===== SUPPLIED MATERIAL =====
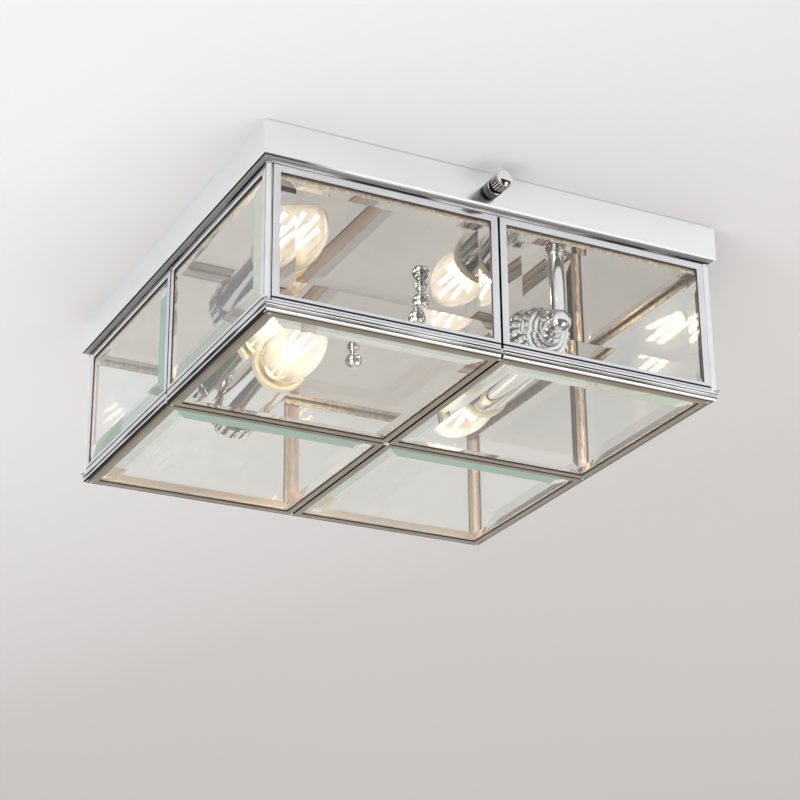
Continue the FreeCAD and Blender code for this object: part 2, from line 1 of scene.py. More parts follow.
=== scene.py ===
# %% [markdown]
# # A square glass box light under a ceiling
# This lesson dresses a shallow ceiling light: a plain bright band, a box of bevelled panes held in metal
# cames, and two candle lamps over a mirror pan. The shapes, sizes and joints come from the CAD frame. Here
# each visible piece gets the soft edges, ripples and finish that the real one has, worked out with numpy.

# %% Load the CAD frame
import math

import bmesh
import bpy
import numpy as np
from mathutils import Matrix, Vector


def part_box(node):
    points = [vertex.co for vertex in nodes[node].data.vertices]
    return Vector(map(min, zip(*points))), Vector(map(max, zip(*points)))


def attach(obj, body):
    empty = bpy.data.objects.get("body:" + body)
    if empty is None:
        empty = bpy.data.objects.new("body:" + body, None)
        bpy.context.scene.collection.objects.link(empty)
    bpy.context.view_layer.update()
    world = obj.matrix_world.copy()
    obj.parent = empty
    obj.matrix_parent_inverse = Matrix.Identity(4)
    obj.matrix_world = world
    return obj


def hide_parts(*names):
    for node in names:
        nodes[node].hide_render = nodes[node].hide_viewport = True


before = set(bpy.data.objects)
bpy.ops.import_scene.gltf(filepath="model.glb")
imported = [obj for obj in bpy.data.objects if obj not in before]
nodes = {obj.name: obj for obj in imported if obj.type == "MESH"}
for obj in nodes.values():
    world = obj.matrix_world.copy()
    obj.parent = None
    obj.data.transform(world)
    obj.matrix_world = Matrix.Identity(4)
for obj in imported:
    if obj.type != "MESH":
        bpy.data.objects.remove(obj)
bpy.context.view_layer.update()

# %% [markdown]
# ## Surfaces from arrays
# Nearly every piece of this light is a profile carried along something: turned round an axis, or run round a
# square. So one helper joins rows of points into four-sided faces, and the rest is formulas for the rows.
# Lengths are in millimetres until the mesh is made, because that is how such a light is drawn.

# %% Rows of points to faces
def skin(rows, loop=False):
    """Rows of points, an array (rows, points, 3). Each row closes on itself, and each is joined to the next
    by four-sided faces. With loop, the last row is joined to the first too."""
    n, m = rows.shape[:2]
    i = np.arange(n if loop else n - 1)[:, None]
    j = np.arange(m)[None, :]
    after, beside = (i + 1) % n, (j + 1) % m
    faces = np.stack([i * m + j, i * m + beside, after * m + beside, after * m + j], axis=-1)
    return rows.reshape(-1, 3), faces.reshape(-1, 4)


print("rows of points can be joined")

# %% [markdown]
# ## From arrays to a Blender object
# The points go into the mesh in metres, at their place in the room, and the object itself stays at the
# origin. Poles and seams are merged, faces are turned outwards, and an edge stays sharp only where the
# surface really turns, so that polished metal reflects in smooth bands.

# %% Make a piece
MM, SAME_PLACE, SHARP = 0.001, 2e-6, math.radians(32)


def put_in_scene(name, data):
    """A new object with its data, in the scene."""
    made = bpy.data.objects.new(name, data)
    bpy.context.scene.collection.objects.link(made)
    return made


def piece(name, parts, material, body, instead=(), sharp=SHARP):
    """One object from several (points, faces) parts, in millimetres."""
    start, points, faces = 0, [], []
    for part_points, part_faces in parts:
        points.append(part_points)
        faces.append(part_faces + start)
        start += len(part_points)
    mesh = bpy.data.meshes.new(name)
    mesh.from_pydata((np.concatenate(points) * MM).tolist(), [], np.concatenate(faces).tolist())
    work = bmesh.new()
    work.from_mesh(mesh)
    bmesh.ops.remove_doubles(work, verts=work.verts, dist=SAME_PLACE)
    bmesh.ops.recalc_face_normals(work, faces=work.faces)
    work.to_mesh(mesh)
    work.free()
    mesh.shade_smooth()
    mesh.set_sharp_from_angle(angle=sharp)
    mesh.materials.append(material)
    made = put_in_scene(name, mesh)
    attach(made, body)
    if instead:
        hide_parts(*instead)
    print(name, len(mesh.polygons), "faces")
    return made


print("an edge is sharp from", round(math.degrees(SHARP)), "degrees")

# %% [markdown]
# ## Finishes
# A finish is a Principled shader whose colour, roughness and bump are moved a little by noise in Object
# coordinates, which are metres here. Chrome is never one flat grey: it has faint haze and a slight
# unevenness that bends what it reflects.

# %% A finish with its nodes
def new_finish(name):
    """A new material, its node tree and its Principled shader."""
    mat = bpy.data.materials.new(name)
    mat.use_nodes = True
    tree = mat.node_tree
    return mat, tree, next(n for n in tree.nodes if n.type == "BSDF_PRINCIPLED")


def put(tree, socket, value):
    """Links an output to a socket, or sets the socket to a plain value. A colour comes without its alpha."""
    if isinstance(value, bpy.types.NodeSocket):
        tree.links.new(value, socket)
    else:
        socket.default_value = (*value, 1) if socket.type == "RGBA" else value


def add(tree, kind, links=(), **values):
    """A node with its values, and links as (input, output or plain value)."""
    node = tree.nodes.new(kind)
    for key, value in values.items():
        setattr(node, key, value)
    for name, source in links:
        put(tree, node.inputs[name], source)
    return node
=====
===== SUPPLIED MATERIAL =====
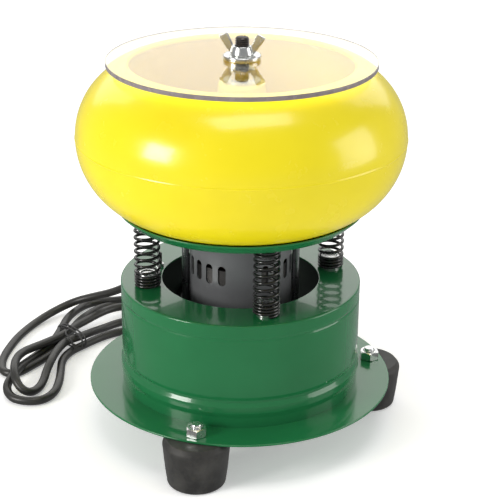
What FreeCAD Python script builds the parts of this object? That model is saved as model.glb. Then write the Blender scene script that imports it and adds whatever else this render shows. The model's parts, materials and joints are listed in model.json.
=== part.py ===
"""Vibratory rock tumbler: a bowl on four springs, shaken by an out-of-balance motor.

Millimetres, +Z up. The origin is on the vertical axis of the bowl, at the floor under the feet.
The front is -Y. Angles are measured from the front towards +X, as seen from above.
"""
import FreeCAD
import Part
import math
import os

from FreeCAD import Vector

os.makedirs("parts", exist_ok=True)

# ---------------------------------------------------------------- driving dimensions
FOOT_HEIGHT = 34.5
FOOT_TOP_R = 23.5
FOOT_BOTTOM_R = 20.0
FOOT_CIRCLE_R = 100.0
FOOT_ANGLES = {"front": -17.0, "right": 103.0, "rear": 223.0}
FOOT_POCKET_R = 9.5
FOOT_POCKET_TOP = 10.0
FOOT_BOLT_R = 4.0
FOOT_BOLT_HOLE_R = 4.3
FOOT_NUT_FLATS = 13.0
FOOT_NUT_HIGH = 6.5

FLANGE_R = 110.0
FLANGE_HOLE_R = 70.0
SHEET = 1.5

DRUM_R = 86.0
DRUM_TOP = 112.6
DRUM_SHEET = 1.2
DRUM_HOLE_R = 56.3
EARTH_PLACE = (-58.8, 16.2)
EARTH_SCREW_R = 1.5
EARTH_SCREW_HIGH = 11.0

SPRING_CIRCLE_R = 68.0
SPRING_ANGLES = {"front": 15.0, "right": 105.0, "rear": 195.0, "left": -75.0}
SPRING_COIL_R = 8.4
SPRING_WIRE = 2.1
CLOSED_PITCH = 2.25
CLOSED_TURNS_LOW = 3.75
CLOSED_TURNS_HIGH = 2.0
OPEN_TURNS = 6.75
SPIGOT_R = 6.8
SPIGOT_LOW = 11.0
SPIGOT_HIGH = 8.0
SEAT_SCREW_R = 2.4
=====
===== SUPPLIED MATERIAL =====
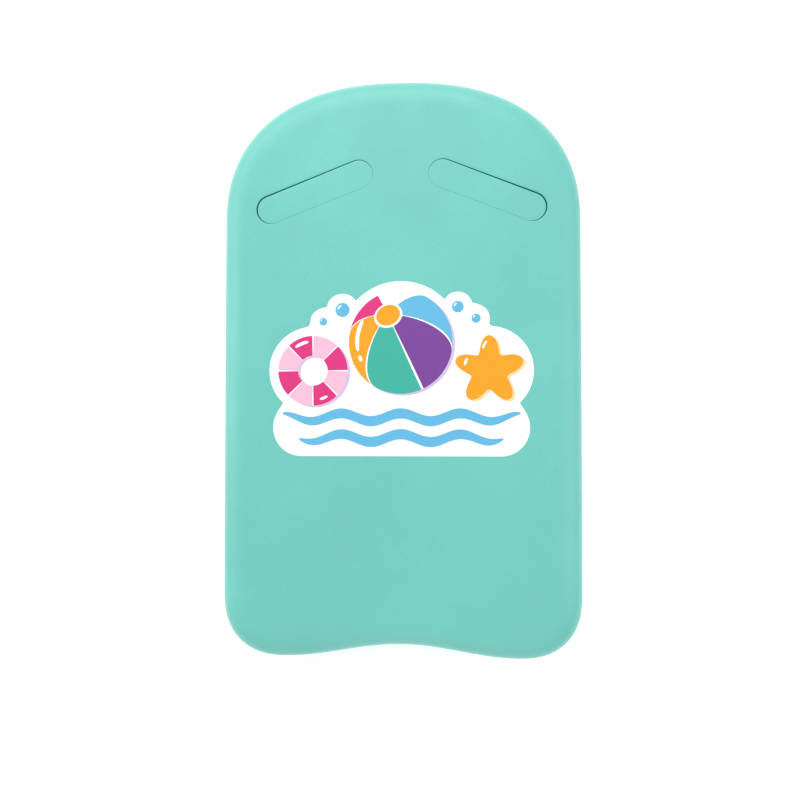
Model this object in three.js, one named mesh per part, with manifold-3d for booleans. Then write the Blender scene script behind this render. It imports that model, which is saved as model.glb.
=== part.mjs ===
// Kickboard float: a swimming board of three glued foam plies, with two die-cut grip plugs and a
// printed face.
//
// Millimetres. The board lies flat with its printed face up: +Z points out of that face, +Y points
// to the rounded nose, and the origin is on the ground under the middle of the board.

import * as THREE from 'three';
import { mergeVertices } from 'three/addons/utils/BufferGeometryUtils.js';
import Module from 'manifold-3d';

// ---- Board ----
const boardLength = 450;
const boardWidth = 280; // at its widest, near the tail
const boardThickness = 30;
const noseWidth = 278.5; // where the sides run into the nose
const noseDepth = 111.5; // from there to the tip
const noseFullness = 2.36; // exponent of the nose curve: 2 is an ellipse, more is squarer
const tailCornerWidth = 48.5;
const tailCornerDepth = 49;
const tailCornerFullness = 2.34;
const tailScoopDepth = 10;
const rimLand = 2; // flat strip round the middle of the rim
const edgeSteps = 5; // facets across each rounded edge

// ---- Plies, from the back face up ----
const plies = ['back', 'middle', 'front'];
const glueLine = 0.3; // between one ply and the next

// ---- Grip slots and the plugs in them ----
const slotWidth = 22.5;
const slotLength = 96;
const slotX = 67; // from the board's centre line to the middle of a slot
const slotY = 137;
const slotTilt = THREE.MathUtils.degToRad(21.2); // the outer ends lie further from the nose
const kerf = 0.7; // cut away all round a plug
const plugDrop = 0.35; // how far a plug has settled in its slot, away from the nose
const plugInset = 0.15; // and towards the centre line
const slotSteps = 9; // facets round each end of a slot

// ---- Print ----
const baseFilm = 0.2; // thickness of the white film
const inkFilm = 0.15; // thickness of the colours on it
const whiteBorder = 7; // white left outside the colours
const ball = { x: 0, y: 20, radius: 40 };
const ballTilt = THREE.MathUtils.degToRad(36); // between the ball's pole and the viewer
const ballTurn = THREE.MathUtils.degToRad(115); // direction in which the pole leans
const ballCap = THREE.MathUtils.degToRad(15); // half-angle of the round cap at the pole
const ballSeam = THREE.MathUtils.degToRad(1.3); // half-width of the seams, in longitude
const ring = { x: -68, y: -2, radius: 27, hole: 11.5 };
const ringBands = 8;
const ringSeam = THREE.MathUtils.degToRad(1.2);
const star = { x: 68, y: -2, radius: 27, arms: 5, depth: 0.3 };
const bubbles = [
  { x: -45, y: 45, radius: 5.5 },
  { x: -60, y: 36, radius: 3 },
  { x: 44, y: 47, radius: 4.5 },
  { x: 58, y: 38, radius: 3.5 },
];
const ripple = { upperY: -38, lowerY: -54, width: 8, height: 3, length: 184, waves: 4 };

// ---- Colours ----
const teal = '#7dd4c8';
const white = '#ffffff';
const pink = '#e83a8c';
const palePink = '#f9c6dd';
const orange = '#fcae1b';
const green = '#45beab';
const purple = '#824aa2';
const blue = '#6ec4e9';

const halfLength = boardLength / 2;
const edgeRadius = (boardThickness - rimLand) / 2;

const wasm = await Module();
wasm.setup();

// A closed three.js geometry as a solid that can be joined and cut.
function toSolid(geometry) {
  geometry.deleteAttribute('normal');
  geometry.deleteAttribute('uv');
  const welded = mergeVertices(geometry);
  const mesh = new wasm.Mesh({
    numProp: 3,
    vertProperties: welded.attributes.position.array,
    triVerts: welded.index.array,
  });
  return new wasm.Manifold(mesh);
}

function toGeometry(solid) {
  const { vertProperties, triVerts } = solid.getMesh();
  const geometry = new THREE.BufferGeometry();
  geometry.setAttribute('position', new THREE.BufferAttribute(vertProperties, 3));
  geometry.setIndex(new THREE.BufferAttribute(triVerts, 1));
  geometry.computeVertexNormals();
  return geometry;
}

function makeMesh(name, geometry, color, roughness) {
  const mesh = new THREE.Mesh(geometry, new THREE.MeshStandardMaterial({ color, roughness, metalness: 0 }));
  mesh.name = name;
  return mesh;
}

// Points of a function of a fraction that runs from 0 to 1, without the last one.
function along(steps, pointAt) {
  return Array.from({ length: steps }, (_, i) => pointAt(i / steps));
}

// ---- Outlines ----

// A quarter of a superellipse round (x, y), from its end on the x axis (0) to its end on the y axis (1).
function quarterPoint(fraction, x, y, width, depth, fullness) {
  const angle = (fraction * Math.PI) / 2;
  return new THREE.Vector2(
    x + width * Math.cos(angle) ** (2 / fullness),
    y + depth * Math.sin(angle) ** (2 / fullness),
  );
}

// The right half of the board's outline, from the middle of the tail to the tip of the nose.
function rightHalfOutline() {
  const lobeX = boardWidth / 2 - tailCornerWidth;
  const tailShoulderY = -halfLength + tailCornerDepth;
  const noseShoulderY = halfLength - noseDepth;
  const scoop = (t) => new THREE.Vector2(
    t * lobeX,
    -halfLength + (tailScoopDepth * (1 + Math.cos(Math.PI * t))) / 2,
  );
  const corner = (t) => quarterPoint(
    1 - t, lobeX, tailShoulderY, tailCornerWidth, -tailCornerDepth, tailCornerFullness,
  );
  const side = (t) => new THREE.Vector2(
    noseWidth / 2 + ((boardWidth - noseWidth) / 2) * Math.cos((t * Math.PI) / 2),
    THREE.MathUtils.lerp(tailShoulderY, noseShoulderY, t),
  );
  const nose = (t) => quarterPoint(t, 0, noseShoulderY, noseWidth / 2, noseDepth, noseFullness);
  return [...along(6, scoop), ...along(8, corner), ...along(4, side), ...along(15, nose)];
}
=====
*SHORT PROBLEM*:
Only the lines from the line with "zip(*points))), Vector(map(max, zip(*points)))" to the line with "bpy.context.scene.collection.objects.link(empty)", inclusive, are to be printed, exactly as they appear.

*RESULT OF THE EXERCISE*:
    return Vector(map(min, zip(*points))), Vector(map(max, zip(*points)))


def attach(obj, body):
    empty = bpy.data.objects.get("body:" + body)
    if empty is None:
        empty = bpy.data.objects.new("body:" + body, None)
        bpy.context.scene.collection.objects.link(empty)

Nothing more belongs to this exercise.